Return the first line, the line containing "# Millimetres, +Z", and every line between them, exactly as they stand.
::::::::::
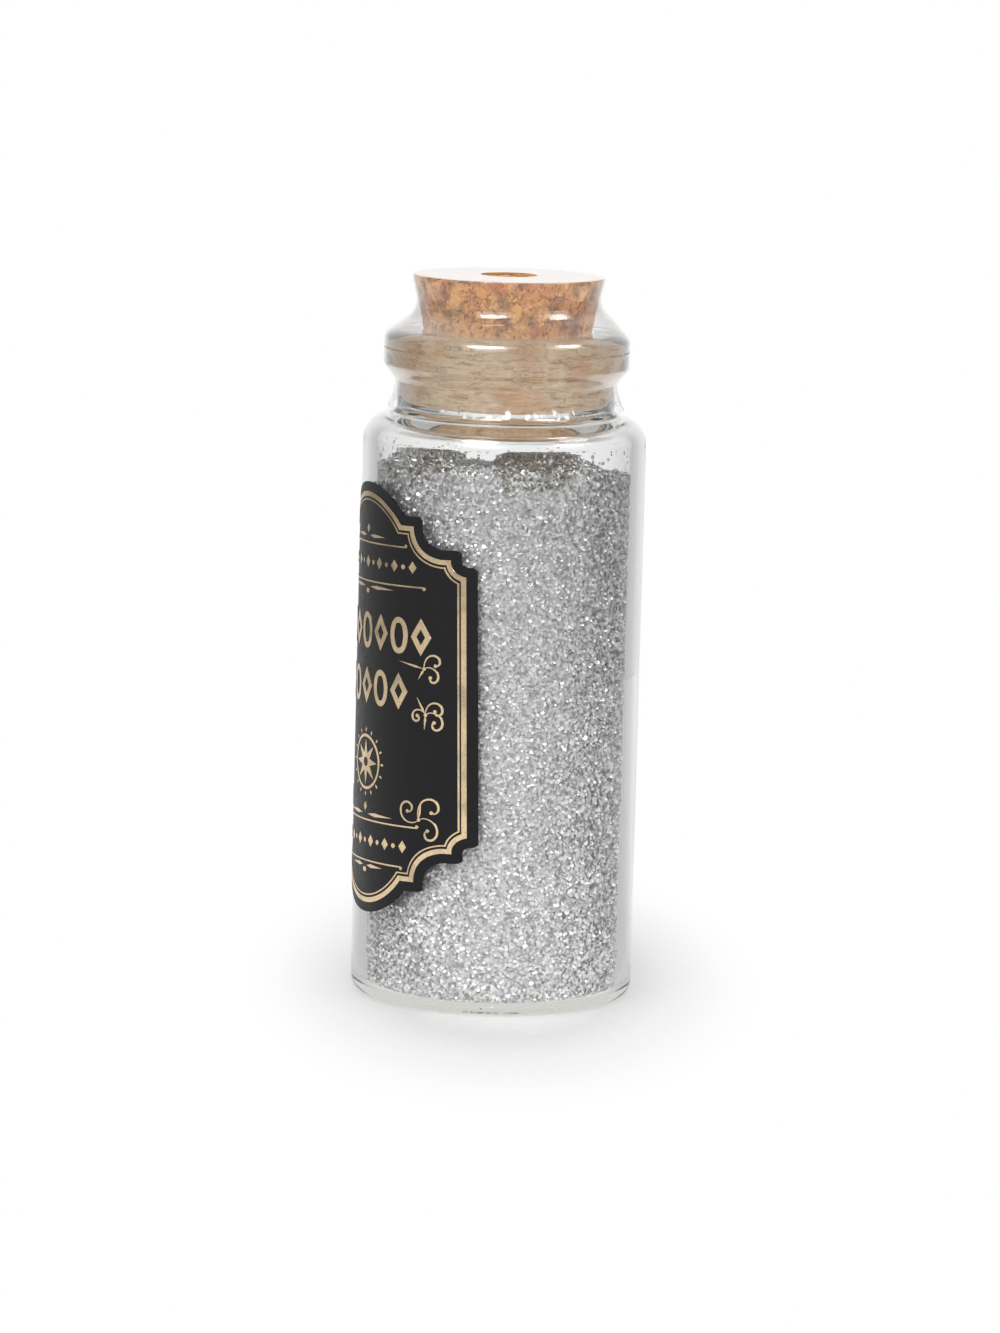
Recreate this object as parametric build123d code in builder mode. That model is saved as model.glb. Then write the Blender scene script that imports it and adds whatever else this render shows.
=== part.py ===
from build123d import *
import os
from math import cos, exp, pi, radians, sin, sqrt

# Corked glass vial of loose glitter, with a wrapped die-cut label and a clear shrink seal.
# Millimetres, +Z up, origin in the middle of the foot. The label faces -Y.

# Glass vial, with shares of the body radius, but for the shoulder round, a share of the shoulder's width
body_radius = 15.0
shoulder_height = 61.9
wall = 1.5
floor_thickness = 2.0
heel_round = 3.4
inner_heel_round = 2.2
foot_inner_share = 0.68
push_up = 0.7
shoulder_round_share = 0.886
shoulder_crown = 1.6
throat_drop = 1.6
throat_round = 0.5
neck_wall_share = 0.17
neck_rise = 0.4
neck_length = 3.35
neck_root_round = 0.6
lip_overhang_share = 0.0967
lip_slope = 1.6
lip_land = 3.75
lip_round = 0.8
lip_throat_round = 0.6
rim_round = 0.5

# Cork stopper, with radii as shares of the body radius
cork_top_share = 0.676
cork_bottom_share = 0.48
cork_length = 14.0
cork_proud = 5.8
cork_edge = 0.25
seat_gap = 0.03
seat_overrun = 0.6

# Clear shrink seal
film_thickness = 0.08
film_gap = 0.02
film_hole_radius = 3.0
film_leaves_cork = 2.6
film_flare_rise = 0.95
film_flare_out = 1.75
skirt_gap = 0.04
cut_below_rim = 1.85
cut_gap = 0.1
waist_gap = 0.12
hem_flare = 0.85
hem_above_root = 0.35

# Label sheet, sizes measured on the flat sheet
label_half_width = 15.2
label_half_height = 22.85
label_centre_height = 32.3
label_thickness = 0.12
label_lean = 1.6
paste_gap = 0.01

# Plaque outline: heights are shares of the half height, widths, radii and insets of the half width
arch_radius_share = 0.592
ledge_height_share = 0.8665
ledge_width_share = 0.595
upper_bite_share = 0.158
step_height_share = 0.722
step_width_share = 0.891
lower_bite_share = 0.049
corner_height_share = 0.6455
border_inset_share = 0.067
border_width_share = 0.034
hairline_inset_share = 0.117
hairline_width_share = 0.01

# Rounding of the sheet's corners, as a share of the shortest straight stretch beside one
corner_round_share = 0.62

# Gold print
foil_thickness = 0.04
foil_gap = 0.01
rule_width = 0.16
bar_height = 0.4
scroll_stroke = 0.24
bead_radius = 0.19
band_stroke = 0.6
band_row_height = 3.9
band_pitch = 3.0
band_gap = 0.45
small_row_height = 1.3
small_pitch = 1.32
lozenge_half_width = 0.36
lozenge_half_height = 0.5
star_radius = 3.7
star_ring_radius = 2.95
star_ring_stroke = 0.3
star_tip_radius = 2.45
star_waist_radius = 1.0

# Gold print, counts and places: heights are shares of the half height, other sizes of the half width
oval_points = 10
star_points = 8
volute_step = 40
volute_tightness = 1.75
bar_shares = (0.12, 0.4, 1)
rule_shares = [(0.722, 0.46, 1.5), (0.543, 0.618, -1.5), (-0.569, 0.56, 1.5), (-0.759, 0.42, -1.5)]
bar_row_shares = [(0.754, 0.25), (0.518, 0.35), (-0.54, 0.34), (-0.782, 0.23)]
lozenge_row_shares = [0.786, -0.508]
dot_row_shares = [0.497, -0.802]
big_row_shares = [(0.315, 7), (0.057, 5)]
small_row_shares = [(0.632, 0.56), (-0.664, 0.44)]
star_row_share = -0.3
upper_flourish_shares = (
    (0.62, 0.171),
    [(0.1, 205, -300), (0.09, 135, -330)],
    [(-0.228, 0.043), (-0.05, -0.078)],
)
middle_flourish_shares = (
    (0.63, -0.042),
    [(0.072, 15, 420), (0.095, 197, -380), (0.1, 140, -380)],
    [(-0.07, 0.12), (-0.01, -0.1)],
)
lower_flourish_shares = (
    (0.575, -0.53),
    [(0.115, -40, -430), (0.135, 215, -330), (0.12, 130, -380)],
    [(0.02, 0.13)],
)
flourish_shares = [upper_flourish_shares, middle_flourish_shares, lower_flourish_shares]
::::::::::
Task output »
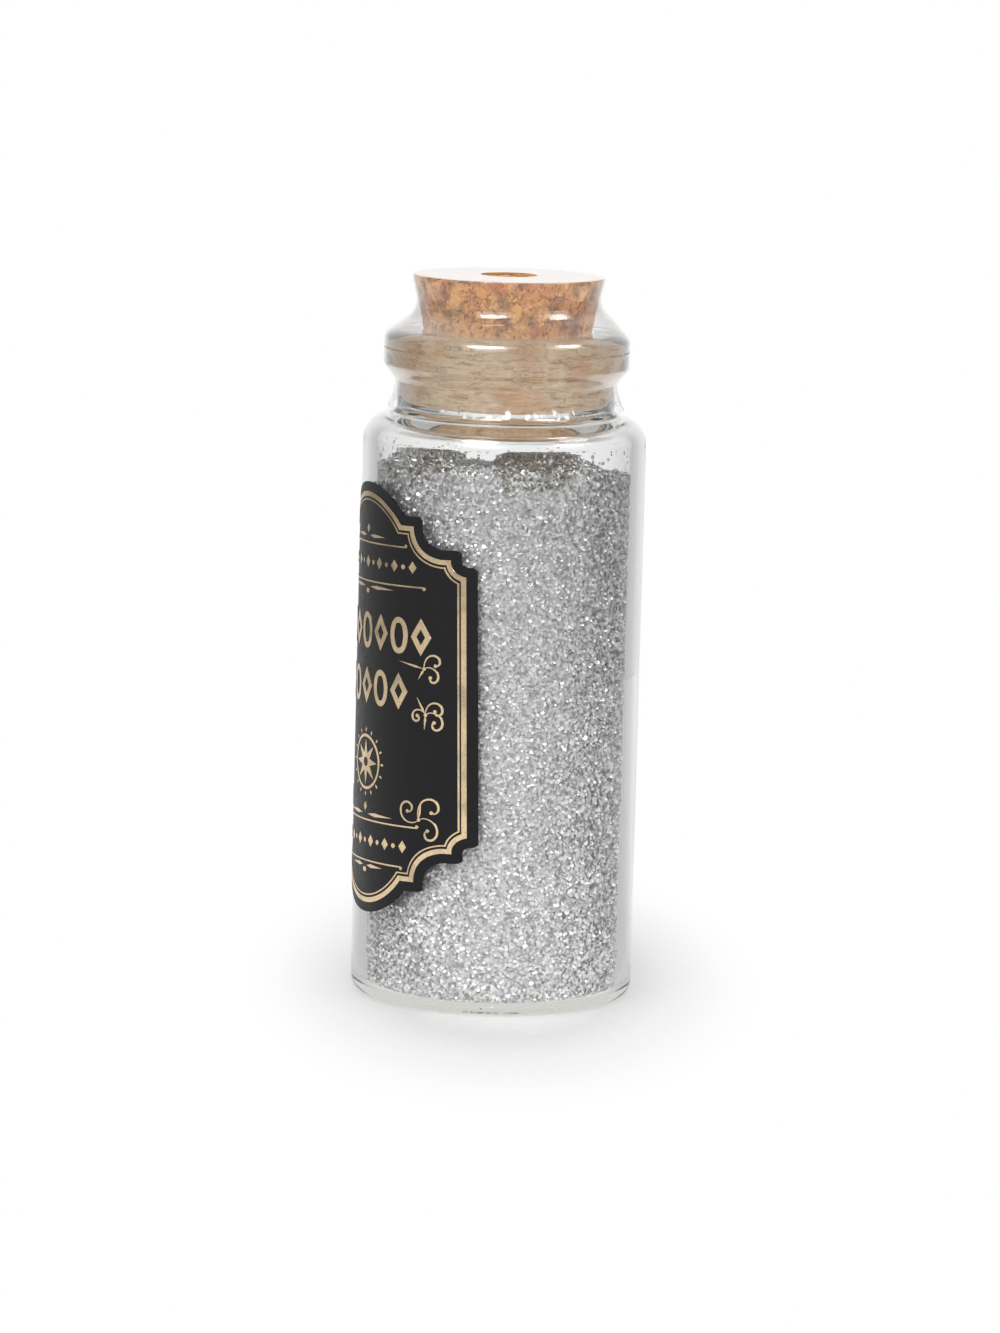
Recreate this object as parametric build123d code in builder mode. That model is saved as model.glb. Then write the Blender scene script that imports it and adds whatever else this render shows.
=== part.py ===
from build123d import *
import os
from math import cos, exp, pi, radians, sin, sqrt

# Corked glass vial of loose glitter, with a wrapped die-cut label and a clear shrink seal.
# Millimetres, +Z up, origin in the middle of the foot. The label faces -Y.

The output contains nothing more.